California’s investor-owned utilities, PG&E, Southern California Edison, and Sempra Gas Company, which owns San Diego Gas & Electric, are working together to put enormous pressure on the CPUC.

The utilities are calling for drastic cuts to net metering that would make solar more expensive, and further out of reach for most Californians. Some of the changes include:

  • Reduce the economic value of going solar by 50-75%. 

  • Hit every solar user with new monthly fees, just for choosing solar.

  • Remove the 20-year grandfathering for existing customers, ruining the investments they initially signed up for.

  • Create massive uncertainty for consumers by forcing customers to choose solar without knowing the terms and conditions of net metering in advance. 

 

Our overarching goal is to keep rooftop solar growing in California. Over one million consumers have gone solar to date and 150,000 households, schools, farmers, renters and businesses are choosing rooftop solar each year. Let's not put new obstacles in the way, instead, let’s encourage more people to go solar.

We are calling on the CA Public Utilities Commission to strengthen net metering in two ways:

  • Make it easier and cheaper for everyone, including lower income Californians and renters, to benefit directly from rooftop solar and batteries, too.

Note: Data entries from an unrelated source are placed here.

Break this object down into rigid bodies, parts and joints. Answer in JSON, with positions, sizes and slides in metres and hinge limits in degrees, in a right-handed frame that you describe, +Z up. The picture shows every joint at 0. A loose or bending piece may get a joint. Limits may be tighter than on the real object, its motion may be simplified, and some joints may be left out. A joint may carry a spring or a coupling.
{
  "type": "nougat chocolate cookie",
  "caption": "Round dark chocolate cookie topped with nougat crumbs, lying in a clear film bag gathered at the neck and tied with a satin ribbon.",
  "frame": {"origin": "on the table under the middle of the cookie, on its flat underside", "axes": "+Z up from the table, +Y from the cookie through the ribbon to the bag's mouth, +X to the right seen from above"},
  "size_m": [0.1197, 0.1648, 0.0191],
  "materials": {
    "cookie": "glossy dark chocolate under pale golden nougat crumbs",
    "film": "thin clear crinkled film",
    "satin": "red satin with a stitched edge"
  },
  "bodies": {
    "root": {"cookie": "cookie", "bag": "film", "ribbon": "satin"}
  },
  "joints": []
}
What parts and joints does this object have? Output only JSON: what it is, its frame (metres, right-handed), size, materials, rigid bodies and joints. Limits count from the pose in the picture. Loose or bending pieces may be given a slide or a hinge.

  • Help those who go solar also get batteries to make the sun shine at night, which increases the community benefits of solar. 

 

Given the backdrop of wildfires, blackouts, utility bankruptcies, calls for 100% clean energy, Governor Gavin Newsom can and should enhance the rights and abilities for every Californian to go solar, not cut back on our clean energy progress. As mayor of San Francisco, Gavin Newsom put in place a groundbreaking program to grow local solar and create jobs and economic opportunity in the city. He could do the same thing for the entire state but we need his leadership.